Abstract

Copper-gold with minor zinc, lead, and silver mineralization occurs within rhyodactic pyroclastics of Permian age at Mount Chalmers in eastern Queensland. The mineralization is confined to two elongate parallel lodes each composed of an upper massive and partly bedded pyrite-barite lens and a lower stringer sulfide zone. A bedded carbonatepyrite body of limited extent continues downslope from the massive ore and appears to be a facies variant of the latter. The Main lode is situated on the top of a siliceous pyroclastic dome with a present diameter of 300 m and a relative elevation of 120 m. The West lode is situated on a shoulder on the western flank of the dome.
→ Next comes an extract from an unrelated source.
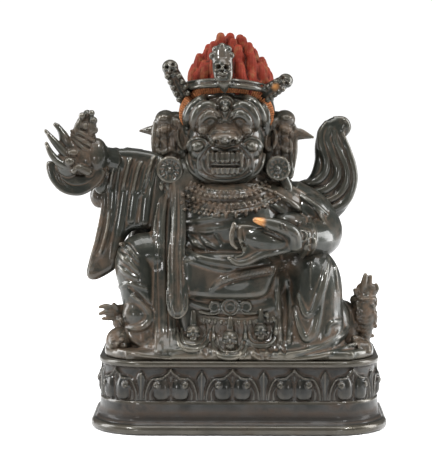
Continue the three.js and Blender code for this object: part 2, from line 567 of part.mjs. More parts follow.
function raisedHand() {
  const edge = [[-96, 96], [-95.4, 91], [-93.2, 86.4], [-89.4, 82.4], [-84.2, 80.3], [-78.4, 80.3], [-73.4, 82.8],
    [-69, 86.6], [-66.6, 92], [-71, 95], [-77, 90.5], [-84, 91.5], [-90, 95.6], [-94, 97.4]];
  return [
    slab(edge, -24, 2, 1, 22),
    limb([[-64, -14, 96.5], [-69, -18, 98], [-72, -20.5, 99.5]], [7, 6.6, 7], { steps: 3 }), // wrist
    ball([-71, -21.5, 99.4], [5.8, 6, 9.8], { around: 9 }), // heel of the hand
    ball([-79, -23, 98.5], [6.4, 4.4, 8.4]), // palm
    ball([-84, -27.5, 97.6], [3.1, 2.8, 2.9]), // curled finger
    limb([[-82, -27, 101], [-85.5, -28, 103.5], [-83, -28, 106.5]], [2.2, 2.3, 1.8], { steps: 4, sides: 6 }), // thumb
    limb([[-84, -25, 99], [-90, -26.5, 105.5], [-96, -27, 112.6]], [2.5, 2, 0.8], { steps: 4, sides: 6 }),
    limb([[-85, -26, 95.5], [-91, -28, 99], [-95.6, -28, 106.4]], [2.6, 2.2, 1], { steps: 4, sides: 6 }),
    ball([-86, -24, 110.4], [3.6, 3, 3.6]), // knuckle of the raised finger, and its tip
    limb([[-85.6, -24, 111], [-88, -24.5, 114], [-90.6, -24.5, 116]], [2, 1.7, 1.2], { steps: 3, sides: 6 }),
    limb([[-80, -23, 92], [-78.5, -22.5, 104], [-76, -22, 118]], [2.6, 2.8, 2.6], { steps: 4, sides: 6 }),
    ball([-77.6, -22, 112], [5.4, 5, 6], { turn: [0, 25, 0] }), // prongs of the handle
    ball([-72.6, -22, 112.4], [3.4, 4, 4.6]),
    ball([-75.6, -22, 119.6], [3.1, 3, 3.4]),
  ];
}

// The viewer's right arm, bent, with a bangle and the hand before the chest

function bentArm() {
  return [
    limb([[26, -2, 76], [36, -3, 71], [42, -8, 62.5], [40.5, -18, 58], [30, -31, 58.5]],
      [11, 10.4, 10, 9, 6.6], { steps: 8, sides: 9 }),
    limb([[31, -38, 64], [34.2, -35.5, 58], [32, -34, 51.5]], [2.4, 3, 2.4], { steps: 4, sides: 6 }), // bangle
    rosette([30, -39.4, 61], 2.8, [0.1, -1, 0.2], 8),
    ball([14, -36.5, 57], [13.4, 6, 8.4], { turn: [0, 4, 0], around: 12, down: 8 }), // palm
    limb([[25.5, -39.5, 58], [24.6, -42.5, 64.5], [17, -44, 66.8], [7.4, -43.5, 69.6]], [4.2, 3.7, 3, 1.1],
      { steps: 7 }), // thumb
    limb([[9, -37, 64.5], [-1.4, -39.5, 67], [-4.6, -41.5, 60.5], [-3, -41, 54]], [3, 2.3, 2, 1.6],
      { steps: 6, sides: 6 }), // curled fingers
    limb([[6, -38, 60], [-3, -41, 59.5], [-7.6, -41, 55.6], [-6.4, -40, 51]], [3, 2.4, 2, 1.6],
      { steps: 5, sides: 6 }),
    limb([[24, -38, 53], [10, -41, 50.6], [0, -41.5, 47.6], [-7, -41, 50]], [2.8, 2.6, 2.3, 1],
      { steps: 6, sides: 6 }), // little finger along the palm's edge
  ];
}

// The end of the other sleeve, blown up behind the shoulder like a flame that curls over at its tip

function flyingSleeve() {
  const outline = [[33.5, 85.5], [36.6, 89], [38.6, 96], [38.7, 104], [40.6, 111.4], [44.8, 116.6], [50.6, 118.6],
    [54.8, 116.4], [55.2, 112.6], [53.6, 109], [56.4, 101.6], [59.4, 94.4], [60.2, 87.6], [58.8, 79.6], [55, 71.6],
    [48, 65], [36, 62], [24, 64], [22, 76], [28, 82]];
  const flame = slab(outline, 5, 4.6, 2.4, 30);
  const { ridge } = layerOn(flame);
  const strands = [-1, 1].flatMap((side) => [
    ridge([[30, 70], [44, 70.5], [54, 77], [56.6, 87], [53, 97], [48.6, 106.5]], [2, 2.4, 2, 1.2], { side }),
    ridge([[30, 77], [42, 79], [49, 88], [48, 98], [43.6, 108], [45, 114]], [2, 2.4, 2.2, 1.2], { side }),
    ridge([[34, 83], [40.5, 89], [42.6, 98], [41.4, 106], [44, 113]], [1.8, 2, 1.8, 1.4], { side }),
  ]);
  return [flame, ...strands];
}

// Hands, head and foot of the small body he crushes, at both ends of the hem

function trampledBody() {
  return [
    ball([-60, -25, 7.2], [7, 7, 7], { around: 10, down: 8 }), // its head
    ball([-54, -17, 9], [9, 10, 10]), ball([-59.6, -20, 16], [4.2, 4, 4]),
    limb([[-50, -14, 18], [-58, -18, 21.5], [-64.5, -20, 21]], [4, 3.4, 3], { steps: 3, sides: 6 }),
    limb([[-64, -20, 22], [-69.6, -21, 23.4]], [1.7, 1], { steps: 2, sides: 5 }),
    limb([[-63, -21, 19.4], [-68.4, -22, 19]], [1.7, 1], { steps: 2, sides: 5 }),
    ball([53, -9, 10], [9, 10, 16]),
    ball([59.5, -17, 2], [8, 10, 5.4], { around: 9 }), // heel and instep of its foot
    ...[0, 1, 2, 3].map((toe) => limb([[56 + toe * 2.7, -23, 3.6], [56 + toe * 3.1, -28, 1.8]], [1.7, 1.5],
      { steps: 2, sides: 5 })),
    limb([[62, -13, 4], [63.4, -12.5, 12], [63.6, -12, 21], [63.8, -12, 27.5]], [3, 5.6, 6.4, 5], { steps: 5, sides: 8 }),
    ball([58.8, -13, 26.6], [2.8, 2.8, 2.6]), ball([66.6, -12, 30], [3.8, 3.4, 4]),
    ball([63, -12, 31], [3.8, 3.2, 3.8]),
    limb([[62.6, -12.5, 33], [63.2, -12.8, 39.4]], [1.7, 1.1], { steps: 2, sides: 5 }),
    limb([[66, -12, 33], [66.4, -12.4, 38.6]], [1.7, 1.2], { steps: 2, sides: 5 }),
  ];
}

// Folds, straps, chains and pendants laid on the surface of the masses below them

function carving(masses) {
  const { ridge, knob, boss } = layerOn(masses);
  const pendantHead = (x, z) => [knob(x, z, [3.8, 3.2, 4.6], { around: 8 }), knob(x, z + 6.5, [1.8, 2, 3.4])];
  const swag = (x, z) => ridge([[x - 9, z + 4], [x - 5, z - 4.5], [x, z - 6.2], [x + 5, z - 4.5], [x + 9, z + 4]],
    [1, 1.4, 1], { steps: 6 });
  const backFolds = [-36, -24, -12, 0, 12, 24, 36].map((x) => ridge([[x, 4], [x * 0.9, 35], [x * 0.62, 82]],
    [2.8, 2.2, 0.9], { side: 1, steps: 4 }));
  return [
    // borders of the cloak and a sash end that fall on the viewer's left to the hem
    ridge([[-39, 92], [-41.4, 72], [-40.6, 50], [-39.8, 28], [-38.6, 4]], [3, 3.4, 3, 3], { sides: 6, flat: 0.8 }),
    ridge([[-33.6, 78], [-34.6, 58], [-34.4, 34], [-34, 6]], [3.4, 3.8, 3.6, 3.4], { sides: 6, flat: 0.7 }),
    ridge([[-29.5, 90], [-29.6, 70], [-31, 57]], [2.6, 3, 3.4], { sides: 6, flat: 0.8 }),
    ridge([[-29.4, 51], [-28.6, 38], [-28.6, 22]], [3, 4.2, 4.6], { sides: 6, flat: 0.6, sink: 0.1 }),
    knob(-30, 55, [4, 3, 3.4]), // its knot
    // neck chains, and the robe's folds across the chest
    ridge([[-25, 82], [-17, 78], [-6, 76.6], [6, 78], [16, 82]], [1.2, 1.2]),
    ridge([[-26, 76], [-16, 72.4], [-5.5, 71], [8, 72.6], [21, 77]], [1.7, 1.7]),
    ridge([[-24, 67], [-14, 68.4], [-3, 70], [10, 72]], [1.3, 1.4, 1]),
    ridge([[-24, 62.5], [-14, 63], [-5, 64.4]], [1.4, 1.6, 1.2]),
    ridge([[-23.5, 59.4], [-18, 55.6], [-12, 53]], [1.6, 1.8, 0.9]),
    ridge([[-18.6, 59], [-13.6, 56]], [1.2, 0.8], { steps: 2 }),
    ridge([[-26, 53.4], [-19, 49], [-9, 47], [4, 45.6], [18, 47]], [1.8, 2, 1.8, 1.4]),
    ridge([[-22, 47], [-10, 43.4], [6, 42], [24, 44.6]], [1.4, 1.6, 1.4]),
    ridge([[24, 45], [10, 40.6], [0, 40.4], [-8.6, 38.6], [-14.4, 34]], [1.9, 2.2, 2.2, 2, 0.8]), // tongue of the sash
    // belt below the belly, its rosettes, the hanging heads and their swags
    ridge([[-26, 22], [-14, 18.6], [0, 17.6], [14, 18.6], [25, 24]], [1.6, 1.6]),
    boss(-11.6, 24, 3.8, 8), boss(-5, 25, 3.8, 8), boss(1.6, 24.4, 3.8, 8),
    ...pendantHead(-23, 11.6), ...pendantHead(-3.8, 8.4), ...pendantHead(10.6, 12),
    swag(-23, 10.4), swag(-3.8, 7), swag(10.6, 10.4),
    // V folds that hang from the viewer's right knee, and the robe's edges beside them
    ridge([[31, 31], [33, 26.4], [35, 24.6], [38.4, 30], [41.6, 39], [44.6, 49]], [1.2, 1.6, 1.8, 1.4, 1.2]),
    ridge([[29, 24.4], [31.6, 16.6], [34.4, 12.4], [37.6, 16.6], [39.6, 27], [44, 43]], [1.2, 1.6, 1.8, 1.4, 1.2]),
    ridge([[35.4, 47.6], [35.6, 40]], [1.3, 1], { steps: 2 }),
    ridge([[25.6, 34], [26.4, 22], [24.4, 10]], [1.4, 2, 1.6]),
    ridge([[21, 36], [20, 22], [20, 8]], [1.6, 1.8, 1.6]),
    ridge([[48, 42], [49, 34]], [1.2, 1], { steps: 2 }),
    ridge([[43.4, 13], [46, 16.4], [50, 17.4]], [1, 1.4, 1]),
    ridge([[41, 5.6], [47, 8.4], [54, 12]], [1, 1.5, 1]),
    // folds over the viewer's left knee and ankle
    ridge([[-58.6, 54], [-52, 50.6], [-48.6, 46]], [1.2, 1.8, 1]),
    ridge([[-59.6, 49], [-54, 46.4], [-50.6, 41.6]], [1.2, 1.8, 1]),
    ridge([[-59, 43.4], [-53.6, 41], [-51, 38.4]], [1.1, 1.6, 1]),
    ridge([[-52.7, 30], [-47.7, 26.6], [-45, 21.6], [-45.6, 17], [-50, 14.4], [-54, 14]], [1.3, 1.7, 1.7, 1.2]),
    ridge([[-59, 19], [-57, 14.6], [-53.6, 9.6], [-48, 5.4]], [1.2, 1.6, 1.2]),
    // hem lines that sweep round the foot of the cloth
    ridge([[-47, 6], [-32, 2.4], [-14, 1.4], [6, 1.4], [24, 2], [42, 4.6], [54, 10]], [1.4, 2, 2.2, 2, 1.2]),
    ...backFolds,
  ];
}

function figure() {
  const head = headMass();
  const masses = join([...cloak(), ...legs(), ...head, ...face(head), ...hair(), ...crown(), ...headRibbons(),
    ...raisedSleeve(), ...raisedHand(), ...bentArm(), ...flyingSleeve(), ...trampledBody()]);
  const below = new THREE.BoxGeometry(400 * UNIT, 400 * UNIT, 60 * UNIT);
  below.translate(0, 0, -30 * UNIT);
  return join([masses, ...carving(masses)]).subtract(solidOf(below));
}

function piece(name, geometry, material) {
  const mesh = new THREE.Mesh(geometry, material);
  mesh.name = name;
  return mesh;
}

const lotusPlinth = piece("lotus_plinth", withCorners(plinth(), PLINTH_CORNERS), BRONZE_PLINTH);
const guardian = piece("guardian_figure", withCorners(figure(), FIGURE_CORNERS), BRONZE);
guardian.position.z = PLINTH_HEIGHT + SEAT_GAP;

const group = new THREE.Group();
group.add(lotusPlinth, guardian);

export default group;
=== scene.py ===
# The looks of a cast bronze guardian figure in a wide-sleeved cloak, on a lotus plinth cast apart.
# Each piece is modelled like wax: closed forms are pressed into each other, joined under one skin, softened,
# and then carved with strokes. Places are in millimetres of the figure, with z 0 at its seat, +X to the
# viewer's right and the face towards -Y. The finished meshes are in metres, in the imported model's frame.
import math

import bmesh
import bpy
import numpy as np
from bpy.props import FloatProperty, FloatVectorProperty, PointerProperty
from mathutils import Euler, Matrix, Vector
from mathutils.bvhtree import BVHTree


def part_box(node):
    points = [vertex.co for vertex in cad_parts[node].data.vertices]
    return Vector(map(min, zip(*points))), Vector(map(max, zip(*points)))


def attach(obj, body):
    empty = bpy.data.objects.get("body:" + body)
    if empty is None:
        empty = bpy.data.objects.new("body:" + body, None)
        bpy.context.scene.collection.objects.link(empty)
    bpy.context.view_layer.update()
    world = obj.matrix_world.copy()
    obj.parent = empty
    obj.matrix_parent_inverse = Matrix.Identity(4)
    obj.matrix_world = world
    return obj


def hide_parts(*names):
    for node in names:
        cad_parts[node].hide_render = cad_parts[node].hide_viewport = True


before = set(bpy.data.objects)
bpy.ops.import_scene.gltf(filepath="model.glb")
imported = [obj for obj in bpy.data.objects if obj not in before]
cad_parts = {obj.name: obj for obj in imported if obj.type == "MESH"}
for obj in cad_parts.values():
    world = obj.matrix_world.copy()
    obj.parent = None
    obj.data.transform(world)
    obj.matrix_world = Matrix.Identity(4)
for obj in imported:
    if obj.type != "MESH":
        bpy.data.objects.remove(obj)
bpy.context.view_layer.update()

bl_info = {
    "name": "Cast Guardian Figure",
    "version": (1, 0, 0),
    "blender": (4, 5, 0),
    "location": "3D View > Sidebar > Guardian",
    "description": "Models a cast bronze guardian figure and its lotus plinth, one operator for each piece",
    "category": "Object",
}

MM = 0.001
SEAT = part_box("guardian_figure")[0].z / MM  # height of the figure's foot
PLINTH_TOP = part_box("lotus_plinth")[1].z

HEAD_X = -6.0  # the head stands a little to the viewer's left of the plinth's middle
FACE_X = -7.0  # and the face looks a little further that way
HAIR_X = HEAD_X + 1.5
HAIR_SPAN = 22.0  # half the width of the outer ring of locks
HEM_HALF_X, HEM_HALF_Y, HEM_CORNER = 67.6, 40.6, 21.6  # plan of the cloth's flat foot on the plinth
PETAL_SHIFT = 3.0  # the petals stand this far to the viewer's left of the plinth's middle

TO_FRONT = np.array([0.0, -1.0, 0.0])
ROUND = 2 * math.pi
SAME_PLACE = 1e-7  # points of a finished mesh closer than this are joined, in metres
MOST_TRIANGLES = 62000  # of a piece, unless it needs more:
PLINTH_TRIANGLES, HEAD_TRIANGLES, BODY_TRIANGLES = 120000, 140000, 165000
PLINTH_STEP = 0.5  # spacing of the plinth's points along its wall
DRAWN_HALF = 15.2  # half spacing at which the petal is drawn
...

The hangingwall sequence consists of rhyodacitic crystal tuffs and cherty siltstones with minor horizons of volcanic breccias and tuffaceous graywackes. Gold is concentrated in the central portions of the lode structure within the massive sulfide ore and the upper levels of the stringer zone. Chalcopyrite occurs with the gold and extends laterally in the massive ore and at depth in the stringer zone. Sphalerite and galena are concentrated in the edges of the massive ore and within the dolomite-pyrite facies downslope from the copper-gold zone. The orebodies and dome structure are interpreted to have developed together, with the zonation of metals in the West lode being strongly affected by the original paleoslope.